DENEVAN: Something that I’ve been thinking about for a while is the salt ponds in the South Bay. When you fly in, you see the various colors that exist. What I would do is have brilliantly different colored circles, using the different times of the salt production. I’ve done a little research into that and actually, I’ve been meaning to go down there and walk around and get a feel for that whole area. I don’t think anyone would argue against that.
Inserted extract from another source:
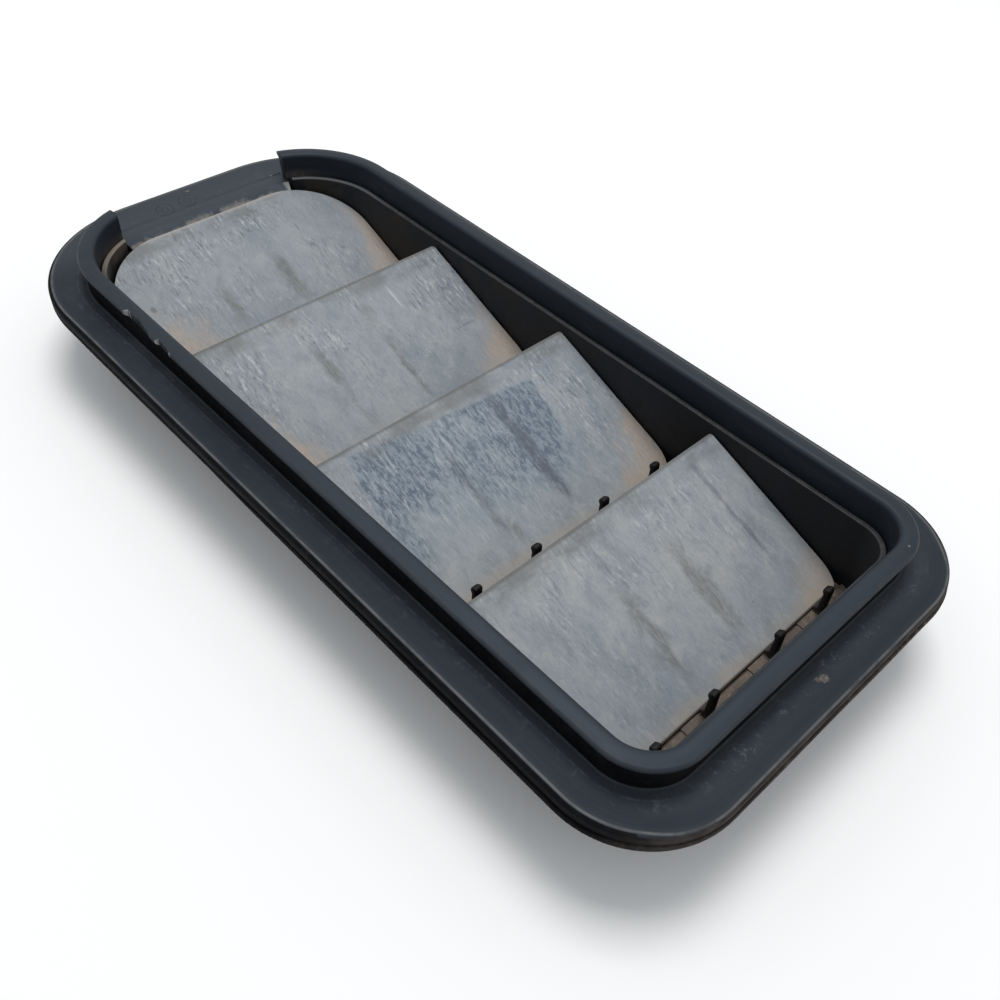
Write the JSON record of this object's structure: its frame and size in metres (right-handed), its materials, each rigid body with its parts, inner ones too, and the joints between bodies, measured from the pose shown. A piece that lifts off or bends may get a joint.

I think it would be fun and interesting and very beautiful, with the bright colors.

BN: What are the challenges you face in your work?

DENEVAN: I’ve had people that have been drinking alcohol on the beach and they come up to me and try to ask me questions when I’m trying to concentrate.

And then I’ll go up to a high spot, and I’ll see the mark of where the conversation was, where I lost my concentration. And you can see where the drawing went off course, which I think is kind of fascinating and I can’t get mad. It would ruin it.

BN: How does your work affect the viewer’s perceptions of the local environment

DENEVAN: It touches them because it brings them closer to something I think they already know, but maybe don’t see so much in their daily life, that things – whether they’re culture or nature – are transitory. They will be transforming to something else, and therefore, personally when people are experiencing the artwork, they are recognizing their temporality, and that blends into the perception of – and the experience of – the day, and the experience of the specificity of one day, one day in one life.

BN: Is there anything else that you would like to say?

DENEVAN: I’m just excited and fascinated with the world and nature and how it is that I’m alive. I feel that when somebody walks into a sand drawing, we’re all in the same place. I mean maybe physically, walking into the sand drawing, but also in the sense that we’re human, that we can be sick, that we can die, that we can be injured; we’re all part of the physical phenomena of the world, in a temporal sense.